Now listen to the opulent innocence of the Ravelish String Duo; and to the diatonic Frenchish settings of the choral psalms and Talmudic stories, surreptitiously braided with augmented seconds and other near-Eastern accents. Indeed, when I hear Starer's music I hear again his own spoken accent, so very faint, and see again his reddish hair and serious face. Are these evoked too in the early Clarinet Quintet, with its lean, heartbreaking, Coplandesque nostalgia and literal incorporation of Catskill folksongs, so far from the hills of Israel?
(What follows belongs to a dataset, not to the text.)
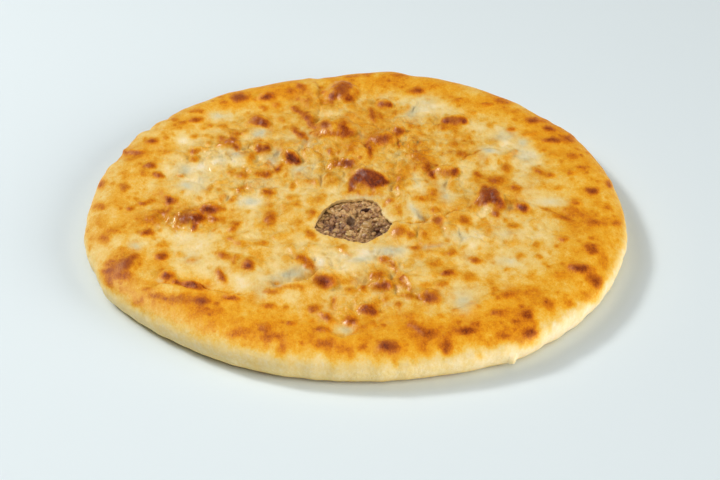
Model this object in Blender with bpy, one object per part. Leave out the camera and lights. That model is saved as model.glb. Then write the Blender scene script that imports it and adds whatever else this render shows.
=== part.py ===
"""Ossetian pie: a flat round pie of thin wheat dough round a minced meat filling.

Two bodies, in metres, +Z up, standing on z = 0 with the outline centred on the Z axis:
  crust         one dough shell: flat underside, rounded side, blistered lid with a torn vent
  meat_filling  the disc of minced meat that runs through the pie and shows in the vent
"""

import math

import bmesh
import bpy

MM = 0.001

# ---- driving dimensions (metres) -------------------------------------------------
PIE_RADIUS = 167.0 * MM  # mean radius of the outline
# Unevenness of the hand-stretched outline: waves round the edge -> (cos, sin) in metres.
OUTLINE_WAVES = {
    1: (-0.4 * MM, 1.0 * MM),
    2: (-0.5 * MM, -0.3 * MM),
    3: (-1.6 * MM, -1.6 * MM),
    4: (-0.9 * MM, -0.4 * MM),
    5: (0.8 * MM, -0.1 * MM),
    6: (-0.4 * MM, 0.8 * MM),
    7: (0.0 * MM, -0.2 * MM),
    8: (-0.3 * MM, -0.5 * MM),
}

SIDE_WIDEST = 10.8 * MM  # height at which the side is widest
FOOT_ROUND = 10.0 * MM  # how far the flat underside stays inside the outline
SHOULDER = 20.0 * MM  # width of the rounded shoulder, in from the outline
SHOULDER_TOP = 21.3 * MM  # height where the shoulder meets the lid
SHOULDER_POWER = 2.2  # 2 is a quarter ellipse, more is squarer

LID_RISE = 1.6 * MM  # extra height of the lid at the vent
DIP_RADIUS = 122.0 * MM  # a shallow valley runs inside the puffed edge
DIP_WIDTH = 17.0 * MM
DIP_DEPTH = 1.5 * MM

LID_DOUGH = 3.0 * MM  # thickness of the lid
FLOOR_DOUGH = 3.0 * MM  # thickness of the underside
SIDE_DOUGH = 12.0 * MM  # the two sheets are pressed together at the side
GAP = 0.3 * MM  # clearance between the dough and the meat

VENT_CENTRE = (-2.0 * MM, -29.1 * MM)
# The vent is torn open by hand: (direction in degrees, reach in metres) of its corners and flats.
VENT_CORNERS = (
    (10, 20.6 * MM),
    (32, 20.0 * MM),
    (60, 24.6 * MM),
    (90, 23.4 * MM),
    (117, 24.0 * MM),
    (150, 20.6 * MM),
    (176, 22.9 * MM),
    (198, 24.8 * MM),
    (216, 23.0 * MM),
    (249, 19.8 * MM),
    (288, 24.6 * MM),
    (317, 23.2 * MM),
    (350, 23.8 * MM),
)
LIP_ROUND = 1.0 * MM  # the torn lip is slightly rounded
MEAT_IN_VENT = 17.4 * MM  # mean height of the meat seen in the vent
MEAT_LUMPS = 0.6 * MM

SECTORS = 84

# Steam blisters that stand up from the lid: x, y, half width, half depth, turn (degrees), height.
BLISTERS = (
    (6.0, 20.0, 13.0, 15.0, -10, 5.0),
    (80.0, -5.0, 9.0, 15.0, 12, 3.6),
    (-45.0, 46.0, 7.0, 12.0, 15, 2.8),
    (-12.0, 135.0, 11.0, 14.0, -10, 2.6),
    (-97.0, -24.0, 14.0, 10.0, 35, 2.6),
    (-12.0, 82.0, 15.0, 14.0, 0, 3.0),
    (16.0, 68.0, 9.0, 9.0, 0, 2.2),
    (24.0, -40.0, 10.0, 9.0, 0, 2.0),
    (-20.0, -92.0, 8.0, 8.0, 0, 1.8),
    (-137.0, -78.0, 11.0, 15.0, -20, 1.4),
    (66.0, 95.0, 10.0, 9.0, 0, 1.6),
    (40.0, -107.0, 8.0, 8.0, 0, 1.4),
)

# Long soft swells of the lid: direction in degrees, wavelength, height, phase in degrees.
SWELLS = (
    (20, 96.0, 0.45, 40),
    (75, 71.0, 0.35, 200),
    (128, 58.0, 0.30, 110),
    (160, 43.0, 0.22, 300),
    (48, 37.0, 0.18, 15),
)


def smooth(low, high, value):
    """Rises from 0 to 1 between low and high, level at both ends."""
    t = min(1.0, max(0.0, (value - low) / (high - low)))
    return t * t * (3.0 - 2.0 * t)


def outline(angle):
    radius = PIE_RADIUS
    for waves, (cosine, sine) in OUTLINE_WAVES.items():
        radius += cosine * math.cos(waves * angle) + sine * math.sin(waves * angle)
    return radius


def vent_reach(angle):
    """Reach of the vent in this direction, eased between its corners."""
    turn = math.degrees(angle) % 360.0
    count = len(VENT_CORNERS)
    for i in range(count):
        start, here = VENT_CORNERS[i]
        end, there = VENT_CORNERS[(i + 1) % count]
        span = (end - start) % 360.0
        along = (turn - start) % 360.0
        if along < span:
            return here + (there - here) * smooth(0.0, span, along)
    return VENT_CORNERS[0][1]


def outer_point(angle, inset):
    """The point this far inside the outline, towards the axis."""
    reach = outline(angle) - inset
    return reach * math.cos(angle), reach * math.sin(angle)


def vent_point(angle, grow=0.0):
    reach = vent_reach(angle) + grow
    return (
        VENT_CENTRE[0] + reach * math.cos(angle),
        VENT_CENTRE[1] + reach * math.sin(angle),
    )


def lid_height(x, y):
    """Height of the top surface: shoulder, puffed edge, shallow valley, rise to the vent, blisters, swells."""
    radius = math.hypot(x, y)
    inset = outline(math.atan2(y, x)) - radius
    if inset <= 0.0:
        return SIDE_WIDEST
    part = min(1.0, inset / SHOULDER)
    shoulder = (1.0 - (1.0 - part) ** SHOULDER_POWER) ** (1.0 / SHOULDER_POWER)
    height = SIDE_WIDEST + (SHOULDER_TOP - SIDE_WIDEST) * shoulder
    height += LID_RISE * (1.0 - smooth(20.0 * MM, 120.0 * MM, radius))
    height -= DIP_DEPTH * math.exp(-(((radius - DIP_RADIUS) / DIP_WIDTH) ** 2))
    loose = smooth(6.0 * MM, 36.0 * MM, inset)
    for turn, length, rise, phase in SWELLS:
        along = x * math.cos(math.radians(turn)) + y * math.sin(math.radians(turn))
        wave = math.sin(2.0 * math.pi * along / (length * MM) + math.radians(phase))
        height += loose * rise * MM * wave
    for bx, by, wide, deep, turn, rise in BLISTERS:
        c, s = math.cos(math.radians(turn)), math.sin(math.radians(turn))
        dx, dy = x - bx * MM, y - by * MM
        u = (c * dx + s * dy) / (wide * MM)
        v = (c * dy - s * dx) / (deep * MM)
        height += rise * MM * math.exp(-1.4 * (u * u + v * v) ** 1.3)
    return height


def lid_point(angle, share):
    """share 0 is the vent's lip, 1 is the inner end of the shoulder."""
    a, b = vent_point(angle), outer_point(angle, SHOULDER)
    x = a[0] + (b[0] - a[0]) * share
    y = a[1] + (b[1] - a[1]) * share
    return x, y, lid_height(x, y)


def meat_in_vent(x, y):
    """Crumbled surface of the mince where it shows."""
    lumps = (
        math.sin(x / (2.6 * MM) + 0.4) * math.cos(y / (3.1 * MM))
        + 0.7 * math.sin(x / (4.4 * MM) - 1.1) * math.sin(y / (4.9 * MM) + 0.8)
    )
    return MEAT_IN_VENT + MEAT_LUMPS * lumps / 1.7


def crust_rings(angle):
    """One meridian of the shell: underside, side, lid, lip, then back along the cavity."""
    points = []
    # underside: flat, then rounded up to the widest height
    for step in range(5):
        q = 0.5 * math.pi * step / 4.0
        inset = FOOT_ROUND * (1.0 - math.sin(q))
        x, y = outer_point(angle, inset)
        points.append((x, y, SIDE_WIDEST * (1.0 - math.cos(q))))
    # shoulder
    for inset in (0.4, 1.4, 3.2, 6.0, 9.8, 14.6):
        x, y = outer_point(angle, inset * MM)
        points.append((x, y, lid_height(x, y)))
    # lid, towards the vent
    for share in (1.0, 0.89, 0.78, 0.67, 0.56, 0.45, 0.35, 0.26, 0.18, 0.11, 0.05):
        points.append(lid_point(angle, share))
    # torn lip
    x, y = vent_point(angle, 0.35 * LIP_ROUND)
    points.append((x, y, lid_height(x, y) - 0.25 * LIP_ROUND))
    x, y = vent_point(angle)
    points.append((x, y, lid_height(x, y) - LIP_ROUND))
    x, y = vent_point(angle, 0.2 * LIP_ROUND)
    points.append((x, y, lid_height(x, y) - LID_DOUGH))
    # ceiling of the cavity, outwards
    for share in (0.06, 0.18, 0.35, 0.56, 0.78, 1.0):
        x, y, z = lid_point(angle, share)
        points.append((x, y, z - LID_DOUGH))
    x, y = outer_point(angle, SIDE_DOUGH + 6.0 * MM)
    points.append((x, y, lid_height(x, y) - LID_DOUGH - 0.6 * MM))
    # side of the cavity and its floor
    x, y = outer_point(angle, SIDE_DOUGH)
    points.append((x, y, SIDE_WIDEST + 0.5 * MM))
    x, y = outer_point(angle, SIDE_DOUGH + 2.5 * MM)
    points.append((x, y, FLOOR_DOUGH + 1.5 * MM))
    x, y = outer_point(angle, SIDE_DOUGH + 6.0 * MM)
    points.append((x, y, FLOOR_DOUGH))
    return points


def meat_rings(angle):
    """One meridian of the meat disc, from its underside to the middle of the vent."""
    points = []
    x, y = outer_point(angle, SIDE_DOUGH + 6.0 * MM + GAP)
    points.append((x, y, FLOOR_DOUGH + GAP))
    x, y = outer_point(angle, SIDE_DOUGH + 2.5 * MM + GAP)
    points.append((x, y, FLOOR_DOUGH + 1.5 * MM + 1.5 * GAP))
    x, y = outer_point(angle, SIDE_DOUGH + GAP * 1.5)
    points.append((x, y, SIDE_WIDEST + 0.5 * MM))
    x, y = outer_point(angle, SIDE_DOUGH + 6.0 * MM + 2.0 * GAP)
    points.append((x, y, lid_height(x, y) - LID_DOUGH - 0.6 * MM - 1.5 * GAP))
    for share in (1.0, 0.78, 0.56, 0.35, 0.18, 0.06):
        x, y, z = lid_point(angle, share)
        points.append((x, y, z - LID_DOUGH - GAP * 1.5))
    # the mince steps down a little where it shows in the vent
    x, y = vent_point(angle, 0.0)
    under_lid = lid_height(x, y) - LID_DOUGH - 2.0 * GAP
    points.append((x, y, min(under_lid, meat_in_vent(x, y) + 0.8 * MM)))
    for scale in (0.84, 0.66, 0.48, 0.30, 0.14):
        px = VENT_CENTRE[0] + (x - VENT_CENTRE[0]) * scale
        py = VENT_CENTRE[1] + (y - VENT_CENTRE[1]) * scale
        points.append((px, py, meat_in_vent(px, py)))
    return points


def turned_body(name, rings, first_pole, last_pole, finish):
    """Closes the meridians rings(angle) round the axis, with a pole at each end."""
    mesh_tool = bmesh.new()
    columns = []
    for sector in range(SECTORS):
        angle = 2.0 * math.pi * sector / SECTORS
        columns.append([mesh_tool.verts.new(p) for p in rings(angle)])
    first = mesh_tool.verts.new(first_pole)
    last = mesh_tool.verts.new(last_pole)
    for sector in range(SECTORS):
        here, after = columns[sector], columns[(sector + 1) % SECTORS]
        mesh_tool.faces.new((first, after[0], here[0]))
        for a in range(len(here) - 1):
            # shorter diagonal first, so that steep quads don't fold
            p, q, r, s = here[a], after[a], after[a + 1], here[a + 1]
            if (p.co - r.co).length < (q.co - s.co).length:
                mesh_tool.faces.new((p, q, r))
                mesh_tool.faces.new((p, r, s))
            else:
                mesh_tool.faces.new((p, q, s))
                mesh_tool.faces.new((q, r, s))
        mesh_tool.faces.new((last, here[-1], after[-1]))
    bmesh.ops.recalc_face_normals(mesh_tool, faces=mesh_tool.faces)
    mesh = bpy.data.meshes.new(name)
    mesh_tool.to_mesh(mesh)
    mesh_tool.free()
    mesh.shade_smooth()
    mesh.materials.append(finish)
    body = bpy.data.objects.new(name, mesh)
    bpy.context.scene.collection.objects.link(body)
    return body


def principled(name, colour, roughness, subsurface=0.0):
    finish = bpy.data.materials.new(name)
    finish.use_nodes = True
    shader = finish.node_tree.nodes["Principled BSDF"]
    shader.inputs["Base Color"].default_value = (*colour, 1.0)
    shader.inputs["Roughness"].default_value = roughness
    shader.inputs["Metallic"].default_value = 0.0
    shader.inputs["Subsurface Weight"].default_value = subsurface
    return finish


def outline_middle():
    """Middle of the outline's bounding box."""
    ring = [outer_point(2.0 * math.pi * i / SECTORS, 0.0) for i in range(SECTORS)]
    xs, ys = [p[0] for p in ring], [p[1] for p in ring]
    return (min(xs) + max(xs)) / 2.0, (min(ys) + max(ys)) / 2.0


def main():
    for old in list(bpy.data.objects):
        bpy.data.objects.remove(old, do_unlink=True)

    dough = principled("baked_dough", (0.62, 0.36, 0.12), 0.45, 0.1)
    mince = principled("minced_meat", (0.23, 0.15, 0.09), 0.5)

    crust = turned_body(
        "crust",
        crust_rings,
        (0.0, 0.0, 0.0),
        (0.0, 0.0, FLOOR_DOUGH),
        dough,
    )
    meat = turned_body(
        "meat_filling",
        meat_rings,
        (0.0, 0.0, FLOOR_DOUGH + GAP),
        (*VENT_CENTRE, meat_in_vent(*VENT_CENTRE)),
        mince,
    )
    # the outline's middle stands on the Z axis
    dx, dy = outline_middle()
    for body in (crust, meat):
        body.location = (-dx, -dy, 0.0)


main()
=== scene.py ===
import math

import bpy
import numpy as np
from mathutils import Euler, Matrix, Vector


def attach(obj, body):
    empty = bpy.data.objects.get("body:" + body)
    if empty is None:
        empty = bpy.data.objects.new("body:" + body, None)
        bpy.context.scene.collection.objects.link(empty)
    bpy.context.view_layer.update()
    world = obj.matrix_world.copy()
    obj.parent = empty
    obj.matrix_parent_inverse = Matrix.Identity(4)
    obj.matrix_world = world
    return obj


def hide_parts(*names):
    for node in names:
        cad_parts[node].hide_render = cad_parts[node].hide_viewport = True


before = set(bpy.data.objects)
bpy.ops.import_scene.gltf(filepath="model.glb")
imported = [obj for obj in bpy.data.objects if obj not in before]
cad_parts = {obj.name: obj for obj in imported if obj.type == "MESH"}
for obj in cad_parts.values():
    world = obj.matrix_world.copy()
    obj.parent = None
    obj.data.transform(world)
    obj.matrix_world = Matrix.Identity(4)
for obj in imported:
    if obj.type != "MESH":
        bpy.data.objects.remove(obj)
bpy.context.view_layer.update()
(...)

All this talk, of course, is mere description, a critic's business, and none too vivid. But even if the medium of words could describe the medium of sound, the essential would still be lost. I've listed a few of Robert's influences because, as Rimbaud claimed, art is "clever theft." Aware of his crime, the artist attempts a disguise; the act of disguising is the act of creation, and that act is the gift of our greatest geniuses. Still lesser ones, unaware of their theft, are merely derivative. If one can locate the origins of most of Robert's ideas, one cannot describe how these origins become him; for individuality, as distinct from influence, is finally indescribable. "The rest," as Henry James said, "is the madness of art."
In his madness Robert Starer also penned three books: an early school text, a memoir called Continuo, and a novel named The Music Teacher. These may not outlive the music, but they are skilled in their own right. And, like his enviable piano-playing, are preserved in publication, representing the backgrounds I've named.
Robert said: "Other features of the cultures I have known did not become part of me. This has led me to believe that, while our lives are shaped by events that others control, we do have the choice of accepting from the worlds around us only what can coexist with our essential self."
Read at the Academy Dinner Meeting on November 8, 2001.